What do we learn form this case ?

Clearly , Risk tolerance does not match the trading patterns. It should have been 100% speculative risk. Anything else is a compliance breach. Investment knowledge is “fair”. An attentive supervisor should not ever set up a speculative account for an investor with “fair” investment knowledge. And of course Objectives did not match risk . Despite the obvious, this exploitation carried on in plain view for a prolonged period of time.

The first lesson learned is therefore quite clear. The most basic systems and processes were not in place at Leede . Nearly everything that could be wrong , was wrong. The real culprit here is Leede Financial . We do know the abusive practices by this individual impacted 4 other investors possibly many more at that Branch. IIROC tell us it is standard practice for IIROC Investigation teams to consider the issue of supervision whenever they are conducting an investigation of a dealer Rep, and to investigate where there are indications of a failure to supervise.

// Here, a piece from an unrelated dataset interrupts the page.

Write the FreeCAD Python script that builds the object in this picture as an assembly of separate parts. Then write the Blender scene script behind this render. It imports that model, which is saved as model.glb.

However, given the confidential nature of their investigations, they cannot confirm whether or not they have or had an active investigation ongoing, unless and until any such matter proceeds to disciplinary action, in which case it then becomes public record when a Notice of hearing is issued. They assert that it is general practice to prosecute cases involving a failure to supervise by way of a separate Notice of Hearing before a separate Hearing panel.

Here's some 2013 IIROC Enforcement statistics for 2013 that we think speak for themselves.:
There were 1690 complaints of which 280 originated from the public
There were 203 complaints involving unsuitable investments and 88 involving unauthorized trading
There were just 63 prosecutions of individuals by IIROC of which 19 involved suitability ,1 involved discretionary trading and just 4 involved supervision
There were only 12 prosecutions of dealers of which a mere 5 involved supervision ( this is for the entire year for all of Canada)
Fines imposed on individuals amounted to $4,382,500; only 10.5% of the penalties assessed against individual registrants were collected.
Fines imposed on dealers amounted to $2,220,000 ,about half that imposed on individuals; 98.1% of the penalties assessed against dealers were collected
What do these numbers suggest to you?

In the Mathews case we say that management was asleep or willfully blind at such horrific and highly visible and prolonged financial assault. This cannot and should not ever happen in the wealth management industry especially to multiple victims over such a extended period of time. The advocacy community, including a number of former and current Reps, is of the firm conviction that SRO's are spending too much time on disciplining Reps ( and not collecting fines) and not going after the root cause : Deficient supervision / compliance systems and a broken KYC system. The great Quality Control expert Edward Deming coined the rule: 85-97% of problems are the responsibility of management. We are convinced this is correct .This is why for every Rep prosecution we expect at least one corresponding supervisory prosecution and with much higher penalties and sanctions. A few strong high profile examples would change dealer behaviour real fast.

We argue that suspected supervisory breakdowns should have at least as high investigation priority than Rep prosecutions and should carry larger fines. This is further supported by the fact that Reps are usually fired but Branch managers often remain on to be negligent again in the future.

Hopefully, 2015 will see a lot more timely prosecutions of dealers for breakdowns in supervision , compliance and KYC deficiencies/adulteration.

The other BIG lesson . CAVEAT EMPTOR ! You are not dealing with “advisors” that are required to act in your Best interests.